Paper industry – The year 2013 ended with another set of weak graphic paper numbers. Fortunately, the going has been clearly stronger in the other sectors, tissue and different packaging products and the global paper and paperboard industry production and consumption statistics will end up showing 2013 volumes several million tons above 2012 results, in spite of a clear, multi-million ton drop in the printing and writing paper production/consumption in the industrialized world.

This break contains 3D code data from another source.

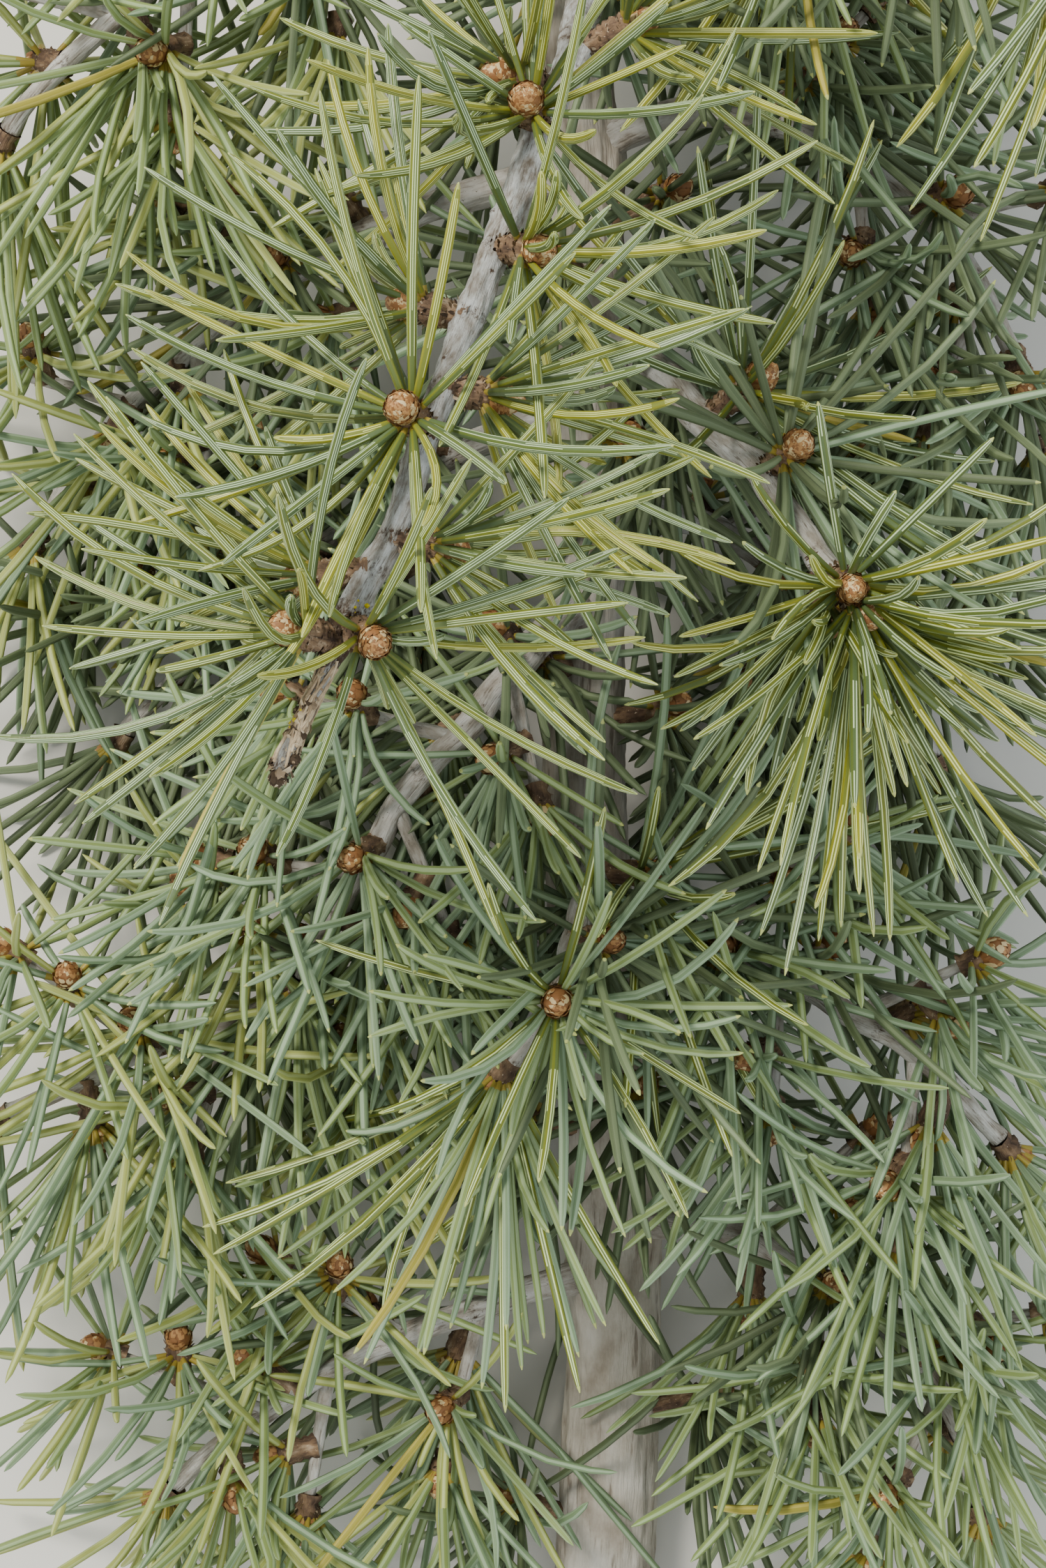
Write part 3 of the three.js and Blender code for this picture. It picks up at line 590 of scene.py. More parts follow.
elbow, tip = foot + (0, LEADER["length"] / 2, 0), foot + (LEADER["shift"], LEADER["length"], LEADER["lift"])
PATHS["leader"] = Path(arc(np.linspace(0, 1, 80)[:, None], foot, elbow, tip))

# Side twigs leave the lower shoots by turns to the left and to the right, and stay nearly level.
TWIGS = {}
for name, s in SHOOTS.items():
    path, u = PATHS[name], np.linspace(0, 1, 14)
    add_rods(path.at(u), collar(s["radii"], path, u))
    if name in HIGH_KINDS:
        continue
    for k, share in enumerate(TWIG_SHARES):
        foot, along = path.at(share), path.way(share)
        side = unit(np.cross(along, UP)) * (1 if k % 2 else -1)
        out = unit(along * 0.7 + side + UP * 0.15)
        length = mix(*TWIG_LENGTH, chance(path.length, 70 + k))
        tip = foot + out * length - UP * TWIG_DROOP * length
        if min(tip[2], foot[2]) < TWIG_FLOOR_GAP or tip[1] < STEM_CUT_Y + TWIG_CUT_GAP:
            continue
        TWIGS.setdefault(name, []).append(bezier(foot, out * length * 0.4, -out * length * 0.3, tip))
        add_rods(TWIGS[name][-1].at(np.linspace(0.15, 1, 6)), np.full(6, TWIG_RADII[0]))
front = PATHS["front"]


def front_radius(shares):
    back = (1 - shares) * front.length
    return np.interp(back, [b for b, _ in FRONT_RADII], [r for _, r in FRONT_RADII])


u = np.linspace(0, 1, 30)
add_rods(front.at(u), front_radius(u))

# Tufts

def shorter(reach, less):
    return reach[0] - less[0], reach[1] - less[1]


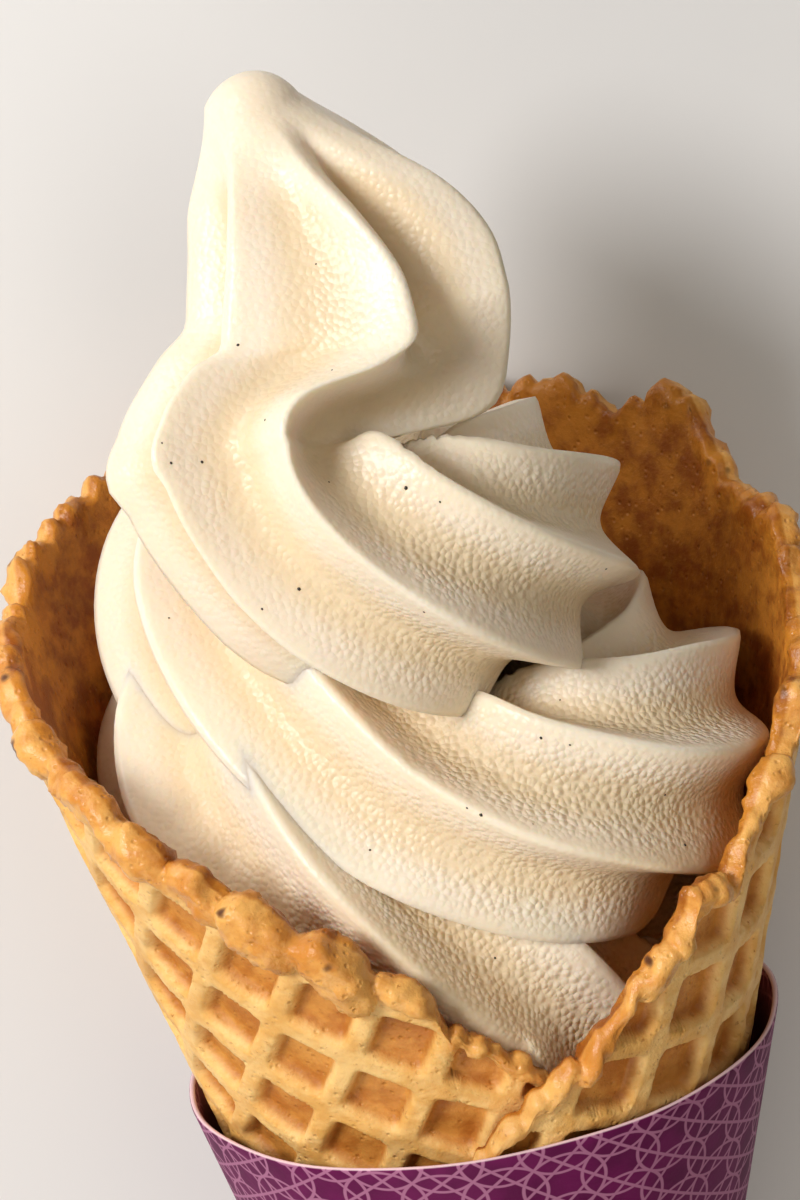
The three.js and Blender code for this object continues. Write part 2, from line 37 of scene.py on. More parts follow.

Price-wise, the development was very uneven. With active supply adjustments to match the fall in the order volumes, North American supply/demand balance was not much below the long-term average even in printing and writing papers and, consequently, prices did not fall much and in some grades not at all. Naturally the weakness of the US and Canadian dollars against the European currencies helped to keep the exports flowing and limited the desire of other nations to ship to the NA markets. In Europe, a quick look over the annual track-record of our various paper and board indices shows the picture clearly. Prices of the recovered paper based liner-boards with little competition from imports were up between 12.6% and 16.7%, depending on the grade. Brown virgin fibre kraftliner, with regional production competing with imports from East and West, was down by 1.6%. Graphic papers with sinking demand, substantial over-supply and with a history of substantial exports outside Europe fared even worse. In addition to a clear loss of volumes, prices were down in copy-paper, the most positive grade, by 3%. In other grades, the declines varied from 4% to little over 4.5%. Even with serious cost-cutting programs, the profitability numbers provide pretty sad reading.